Quais são os desafios de se fazer um musical com música ao vivo?
Por norma, todo musical deve ser acompanhado com música ao vivo, aliás, as artes cénicas só são o que são, com a sua peculiaridade, porque acontecem ao vivo. Se assim no for, não tem graça, não tem arte. Isso exige muito tempo de ensaio, este é o desafio: ensaio o tempo necessário até que se percebe que a obra está pronta para ser apresentada ao público.
Em Belas e Perigosas, o tema central é a violência doméstica, mas os internautas têm associado a peça à “objectificação e sexualização da mulher”. De que formas é que se pode contornar esta má interpretação?
Primeiro é preciso compreender que há uma dificuldade hermenêutica do público angolano em interpretar arte. Daí a confusão entre simbolização e realidade factual. As mulheres representadas na obra simbolizam a imagem que a sociedade tem da mulher. É por isso que, em grande parte, quem assiste o espectáculo sente “ódio” ao ver em cena mulheres semi-nuas. Mas, na verdade, é assim que muitos homens as querem, desde que não seja a da sua casa, a da sua cama. É a própria sociedade que construiu esta imagem da mulher.

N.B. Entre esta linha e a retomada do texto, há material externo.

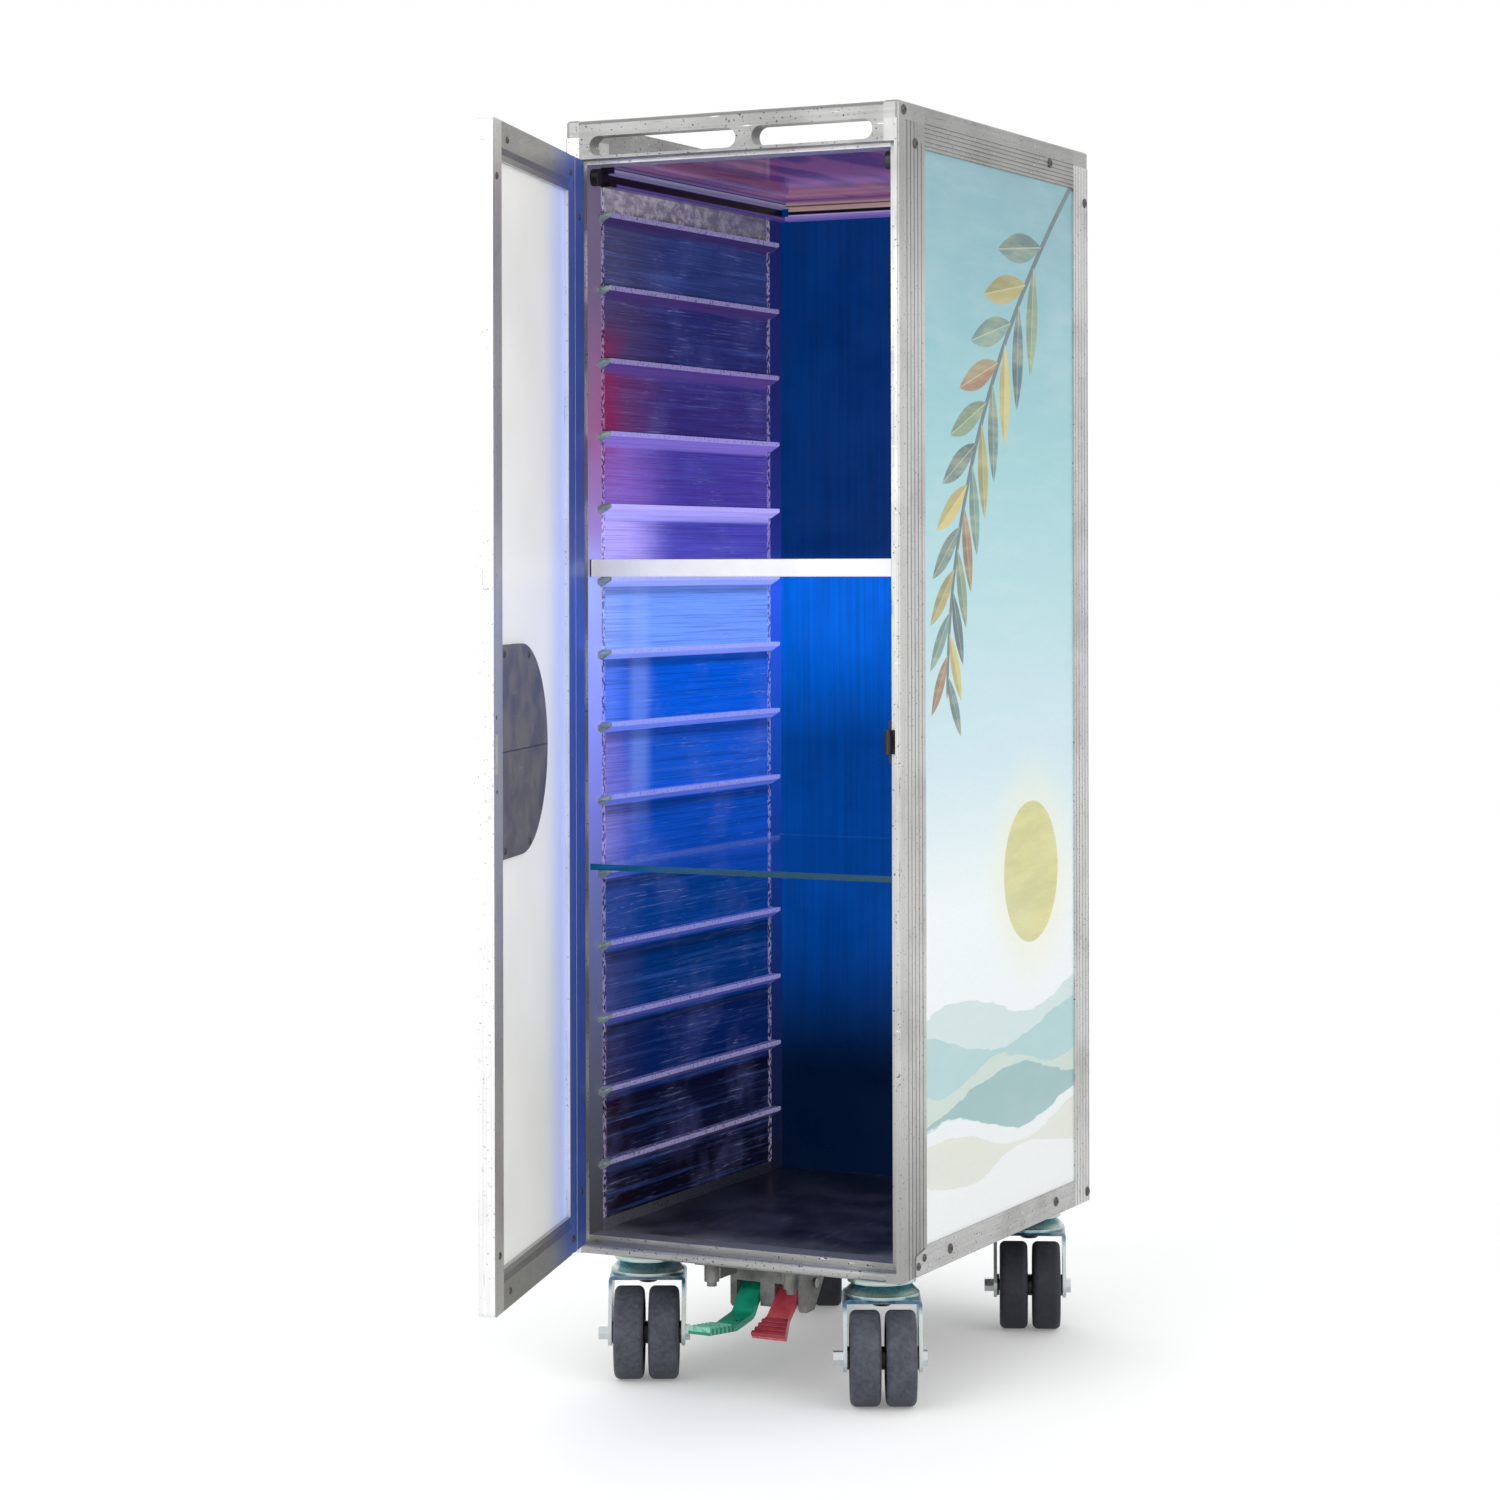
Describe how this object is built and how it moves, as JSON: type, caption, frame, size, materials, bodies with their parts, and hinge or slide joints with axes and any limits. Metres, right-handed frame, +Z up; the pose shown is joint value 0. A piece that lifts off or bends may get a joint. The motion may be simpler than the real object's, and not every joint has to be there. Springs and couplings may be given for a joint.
{
  "type": "bar trolley",
  "caption": "Narrow upright bar trolley: aluminium galley-cart frame on twin-wheel casters, frosted door standing open, blue-lit shelves, slotted gallery bars and foot brake pedals.",
  "frame": {"origin": "on the floor, under the centre of the bounding box of the whole trolley as it stands", "axes": "+Z up, +X to the right for a person facing the door side, +Y from the door side to the rear"},
  "size_m": [0.3098, 0.6872, 1.03],
  "materials": {
    "frame_aluminium": "extruded, worn and scratched",
    "door_aluminium": "satin, light",
    "cap_metal": "cast, satin",
    "inner_sheet": "satin sheet",
    "floor_sheet": "satin, dark grey",
    "printed_panel": "printed film, satin",
    "plain_panel": "satin laminate",
    "frosted_glazing": "frosted white",
    "clear_glass": "polished",
    "white_board": "satin white",
    "plug_plastic": "moulded",
    "light_strip": "lit blue diffuser",
    "black_plastic": "moulded",
    "latch_plastic": "moulded, dark grey",
    "latch_metal": "satin",
    "hinge_steel": "satin",
    "zinc_steel": "zinc plated, iridescent",
    "wheel_rubber": "moulded, charcoal",
    "brake_casting": "cast, grey",
    "shaft_steel": "turned",
    "red_pedal": "moulded, worn",
    "green_pedal": "moulded, worn"
  },
  "bodies": {
    "cabinet": {"post_front_left": "frame_aluminium", "post_front_right": "frame_aluminium", "posts_rear": "frame_aluminium", "gallery_front": "frame_aluminium", "gallery_rear": "frame_aluminium", "top_rails": "frame_aluminium", "header_front": "frame_aluminium", "sill_front": "frame_aluminium", "bottom_rails": "frame_aluminium", "bottom_rail_rear": "frame_aluminium", "slide_rails": "frame_aluminium", "slide_rail_rear": "frame_aluminium", "corner_caps": "cap_metal", "runner_wall_left": "inner_sheet", "runner_wall_right": "inner_sheet", "back_wall": "inner_sheet", "roof_panel": "inner_sheet", "floor_pan": "floor_sheet", "side_panel_left": "printed_panel", "side_panel_right": "printed_panel", "rear_panel": "plain_panel", "shelf_glass": "clear_glass", "shelf_white": "white_board", "runner_plugs": "plug_plastic", "led_strip": "light_strip", "striker": "black_plastic", "kingpins": "black_plastic", "hinge_leaf_post": "hinge_steel", "hinge_pin": "hinge_steel", "caster_plates": "zinc_steel", "brake_housing": "brake_casting", "brake_shaft": "shaft_steel"},
    "door": {"door_stile_hinge": "door_aluminium", "door_stile_latch": "door_aluminium", "door_rail_top": "door_aluminium", "door_rail_bottom": "door_aluminium", "door_glazing": "frosted_glazing", "latch_cup": "latch_plastic", "latch_cover": "latch_plastic", "hinge_leaf_door": "hinge_steel"},
    "latch_lever": {"latch_lever": "latch_metal"},
    "latch_bolt": {"latch_bolt": "latch_metal"},
    "pedal_red": {"pedal_red": "red_pedal"},
    "pedal_green": {"pedal_green": "green_pedal"},
    "swivel_front_left": {"fork_front_left": "zinc_steel", "axle_front_left": "zinc_steel"},
    "wheel_front_left_left": {"wheel_front_left_left": "wheel_rubber"},
    "wheel_front_left_right": {"wheel_front_left_right": "wheel_rubber"},
    "swivel_front_right": {"fork_front_right": "zinc_steel", "axle_front_right": "zinc_steel"},
    "wheel_front_right_left": {"wheel_front_right_left": "wheel_rubber"},
    "wheel_front_right_right": {"wheel_front_right_right": "wheel_rubber"},
    "swivel_rear_left": {"fork_rear_left": "zinc_steel", "axle_rear_left": "zinc_steel"},
    "wheel_rear_left_left": {"wheel_rear_left_left": "wheel_rubber"},
    "wheel_rear_left_right": {"wheel_rear_left_right": "wheel_rubber"},
    "swivel_rear_right": {"fork_rear_right": "zinc_steel", "axle_rear_right": "zinc_steel"},
    "wheel_rear_right_left": {"wheel_rear_right_left": "wheel_rubber"},
    "wheel_rear_right_right": {"wheel_rear_right_right": "wheel_rubber"}
  },
  "joints": [
    {"name": "door_hinge", "type": "hinge", "parent": "cabinet", "child": "door", "pos_m": [-0.15227, -0.06428, 0.5545], "axis": [0, 0, -1], "range_deg": [-73.76, 171.24]},
    {"name": "latch_turn", "type": "hinge", "parent": "door", "child": "latch_lever", "pos_m": [-0.08817, -0.25933, 0.527], "axis": [-0.9601, -0.2797, 0], "range_deg": [0, 90]},
    {"name": "latch_throw", "type": "slide", "parent": "door", "child": "latch_bolt", "axis": [0.2797, -0.9601, 0], "range_m": [0, 0.008]},
    {"name": "brake_red", "type": "hinge", "parent": "cabinet", "child": "pedal_red", "pos_m": [0.01278, 0.02362, 0.079], "axis": [-1, 0, 0], "range_deg": [0, 18]},
    {"name": "release_green", "type": "hinge", "parent": "cabinet", "child": "pedal_green", "pos_m": [-0.02172, 0.02362, 0.079], "axis": [-1, 0, 0], "range_deg": [-18, 0]},
    {"name": "swivel_front_left", "type": "hinge", "parent": "cabinet", "child": "swivel_front_left", "pos_m": [-0.11097, -0.00338, 0.0875], "axis": [0, 0, 1], "continuous": true},
    {"name": "roll_front_left_left", "type": "hinge", "parent": "swivel_front_left", "child": "wheel_front_left_left", "pos_m": [-0.10936, -0.03833, 0.0375], "axis": [0.8949, 0.4462, 0], "continuous": true},
    {"name": "roll_front_left_right", "type": "hinge", "parent": "swivel_front_left", "child": "wheel_front_left_right", "pos_m": [-0.08403, -0.0257, 0.0375], "axis": [0.8949, 0.4462, 0], "continuous": true},
    {"name": "swivel_front_right", "type": "hinge", "parent": "cabinet", "child": "swivel_front_right", "pos_m": [0.10203, -0.00338, 0.0875], "axis": [0, 0, 1], "continuous": true},
    {"name": "roll_front_right_left", "type": "hinge", "parent": "swivel_front_right", "child": "wheel_front_right_left", "pos_m": [0.10364, -0.03833, 0.0375], "axis": [0.8949, 0.4462, 0], "continuous": true},
    {"name": "roll_front_right_right", "type": "hinge", "parent": "swivel_front_right", "child": "wheel_front_right_right", "pos_m": [0.12897, -0.0257, 0.0375], "axis": [0.8949, 0.4462, 0], "continuous": true},
    {"name": "swivel_rear_left", "type": "hinge", "parent": "cabinet", "child": "swivel_rear_left", "pos_m": [-0.11097, 0.30762, 0.0875], "axis": [0, 0, 1], "continuous": true},
    {"name": "roll_rear_left_left", "type": "hinge", "parent": "swivel_rear_left", "child": "wheel_rear_left_left", "pos_m": [-0.10966, 0.27266, 0.0375], "axis": [0.8988, 0.4384, 0], "continuous": true},
    {"name": "roll_rear_left_right", "type": "hinge", "parent": "swivel_rear_left", "child": "wheel_rear_left_right", "pos_m": [-0.08422, 0.28507, 0.0375], "axis": [0.8988, 0.4384, 0], "continuous": true},
    {"name": "swivel_rear_right", "type": "hinge", "parent": "cabinet", "child": "swivel_rear_right", "pos_m": [0.10203, 0.30762, 0.0875], "axis": [0, 0, 1], "continuous": true},
    {"name": "roll_rear_right_left", "type": "hinge", "parent": "swivel_rear_right", "child": "wheel_rear_right_left", "pos_m": [0.10151, 0.27264, 0.0375], "axis": [0.9205, 0.3907, 0], "continuous": true},
    {"name": "roll_rear_right_right", "type": "hinge", "parent": "swivel_rear_right", "child": "wheel_rear_right_right", "pos_m": [0.12756, 0.2837, 0.0375], "axis": [0.9205, 0.3907, 0], "continuous": true}
  ],
  "couplings": [
    {"joint": "latch_throw", "follows": "latch_turn", "m_per_rad": 0.00509},
    {"joint": "release_green", "follows": "brake_red", "ratio": -1}
  ]
}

Ao trazermos aqui em Belas e Perigosas, estamos a denunciar um facto social que precisa ser visto de frente sem que se vire o rosto para outro lado. Só assim perceberemos como as nossas filhas estão vestidas, como as nossas irmãs são tratadas, como a mulher é e está, em Angola. Agora, nós não vamos aqui procurar formas para contornar nenhuma situação de má interpretação! Não é essa a função da arte. Quem quiser aprender a interpretar fenómenos tem que estudar. Por isso, existem as escolas. O que nós fizemos foi uma provocação, arte é isso, cabe ao público decidir o que quer que aquilo seja. Eu não vejo aí mulheres nuas nem objectificação ou sexualização da mulher, vejo sim a emancipação delas. Veja que também tivemos homens sem camisa na obra, alguém “reclamou” sobre isso? Não. Pois é. Porque razão a mulher deve sempre a aprovação moral da sociedade machista? Essa questão é para reflexão.